Kawade, Tomoyasu, and Kubo meet with Police Commissioner Kikkuchi. Kikkuchi has crusading Lieutenant Shoichi Kaida assigned to lead a new crackdown against the Ohara family. Kaida sets about ordering the officers - Kuno included - to stop fraternizing with the yakuza. Kaida makes his point by smashing bottles of sake Hirotani had sent to the station. Yoshihura, one of the officers under Tomoyasu's payroll, gets into a fight with Kaida, resigns, and joins Tomoyasu's law office. Because of this, Hirotani is angered with Kuno when he and his men are no longer being tipped off on upcoming police raids

Later, Boss Ohara is released from jail. After a raid at Ohara family headquarters, Boss Ohara is taken in for questioning, and under the advice of Tomoyasu, agrees to retire permanently, disband his family, and surrender all his rackets to Boss Kawade. Kuno meanwhile lets one of Hirotani's men (whom had met at the film's beginning), go free. The man is arrested later, but he believes Kuno had sold him out. Frustrated, Kuno gets into an argument with Kaida over how they should properly deal with the gangs. Kubo believes working with the gangs is better for the city than removing them. He gets suspended after picking a fight with Kaida.

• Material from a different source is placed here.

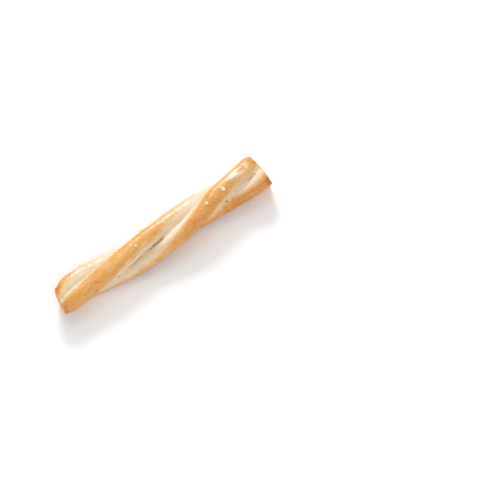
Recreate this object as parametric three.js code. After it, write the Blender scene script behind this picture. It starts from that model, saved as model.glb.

Desperate to gain revenge against Kawade and Tomoyasu, Hirotani and his remaining men kidnap Yoshihura and hold him hostage. The police mobilize and attempt to besiege the hotel, but all attempts to convince Hirotani to surrender are unsuccessful. Kawamoto, a friend of Hirotani's right-hand man, Tsukahara, is killed after unsuccessfully asking Tsukahara to negotiate in Hirotani's place.

Kuno is then recalled to defuse the situation, and he manages to infiltrate the hotel, rescues Yoshihura, and subdues Hirotani after the hotel is tear-gassed. Kuno then arranges a deal with Kaida in exchange for Hirotani: the Kawade family will be disbanded, Hirotani and Tsukahara will be given light prison sentences, and Kaida will admit that Kuno was correct about how to deal with the gangs. If Kaida refuses, Kuno will leave and expose the corrupt officers in the police force, himself included.

Kaida accepts the deal, and Hirotani has his men surrender themselves and their weapons. As they give themselves up, Hirotani asks Kuno to remove his cuffs, and he obliges as a final favor. After he is led out, Hirotani and Tsukahara break free and attempt to take Kaida hostage. After a tense standoff, Kuno pulls out his pistol and fatally shoots Hirotani.

An epilogue states that Kaida resigned from the force two years later and took up a midlevel position with Nikko Oil. Kuno meanwhile, had been transferred to another city and demoted to a patrolman. One night, he is followed by a truck. Kuno comes upon a crashed car and signals the truck to slow down, but the truck runs him over and kills Kuno.

==Cast==

- Bunta Sugawara as Tokumatsu Kuno
- Hiroki Matsukata as Kenji Hirotani
- Mikio Narita as Katsumi Kawade
- Tatsuo Umemiya as Shoichi Kaida
- Hideo Murota as Tsukahara
- Shingo Yamashiro as Yasuo Kawamoto
- Reiko Ike as Mariko
- Jūkei Fujioka as Ikeda
- Asao Sano as Yusaku Yoshiura
- Nobuo Kaneko as Masaichi Tomoyasu
- Harumi Sone as Kyuichi Okimoto
- Takuzo Kawatani as Taku Matsui
- Tatsuo Endō as Takeo Ohara
- Kunie Tanaka as Kinpachi Komiya
- Toru Abe as Azuma Kikuchi
- Akira Shioji as Chujiro Shiota
- Shotaro Hayashi as Shimodera
- Masaharu Arikawa as Tokuda
- Sanae Nakahara as Reiko
- Yoko Koizumi as Yuri
- Maki Tachibana as Kasumi
- Keiko Yumi as Miya
- Midori Shirai as Chiyomi
- Masako Matsumoto as Mitsuyo
- Gentaro Mori as Tanpo

==Production==
Tetsuya Watari was originally set to play Hirotani, but had to step down due to illness. The role then went to Hiroki Matsukata.